Very true, and wouldn't it be nice to have a serious discussion about those trade-offs? And while we are at the business of pointing out that either spending or taxes have to give, why not put even more aggressive tax reform back on the table. Carroll and Mankiw report:
According to the Treasury analysis, a permanent extension of the recent tax cuts leads to a long-run increase in the capital stock of 2.3%, and a long-run increase in GNP of 0.7%.
Contrast those numbers with these, from a Treasury report released a few months ago on the dynamic effects of tax reform s that would, to varying degrees, shift the tax burden away from saving and capital accumulation:
.. models suggest that the [Growth and Investment Tax] recommended by the [President's Advisory Panel on Federal Tax Reform] could lead to long-run increases in the capital stock ranging from 5.6 to 20.4 percent and long-run increases of national income ranging from 1.4 to 4.8 percent. The simulated growth effects of the [Simplified Income Tax] plan were considerably smaller, with long-run increases in the capital stock ranging from 0.9 to 2.3 percent and national income increases ranging from 0.2 to 0.9 percent. The growth effects of the [Progressive Consumption Tax] were the largest of the three plans, with long-run increases in the capital stock ranging from 8.0 to 27.9 percent, and long-run increases in national income ranging from 1.9 to 6.0 percent.

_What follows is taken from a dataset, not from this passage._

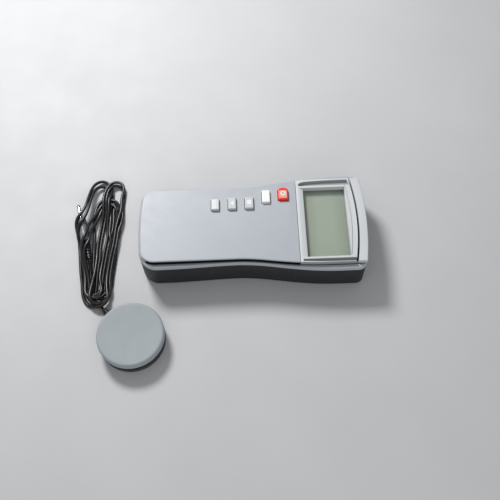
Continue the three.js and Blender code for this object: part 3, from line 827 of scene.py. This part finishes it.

Now we're talking real money. I'd have a lot more sympathy for the call to raise taxes rather than cut spending if the former came with an advocacy for some real tax reform.
Other interesting items:
Gerald Prante at Tax Policy Blog notes:
[The] final paragraph of the report is interesting because it shows that the better way through tax policy to increase long-run economic growth is to target directly at marginal tax rates, whereby people make their economic decisions, and not to mess with credits, deductions, phase-outs, phase-ins, etc, which have little economic value.
Mark Thoma makes a good, although somewhat subtle, catch:
I want to point out that Lesson 1 summarizes the effect of the policy on the level of output, a movement to a new steady state. It is not a change in economic growth... Quoting from the report, "In the steady state, per-capita growth in the model is equal to a constant rate of technological change." I've missed something somewhere. The commentary is about changes in economic growth, not changes in the level of output, so it would be helpful to see the connection between tax cuts and the (constant) rate of technological change explained further since an increase in the rate of technological change is needed to increase the growth rate of per capita output.
I think the answer is that Carroll and Mankiw are being a little fast and loose with their language. If the long-run level of income is higher under a particular policy, then it must be the case that the growth rate of income is higher than it would otherwise be for some period of time along the transition from the old policy to the new one. In the short-run or medium-run, the growth rate of the economy is stimulated, even though there is no impact on growth in the long run.
UPDATE: pgl adds his thoughts at Angry Bear. I especially think his admonition that there is often a tension between short-run stimulus and long-run capital formation is worth taking to heart.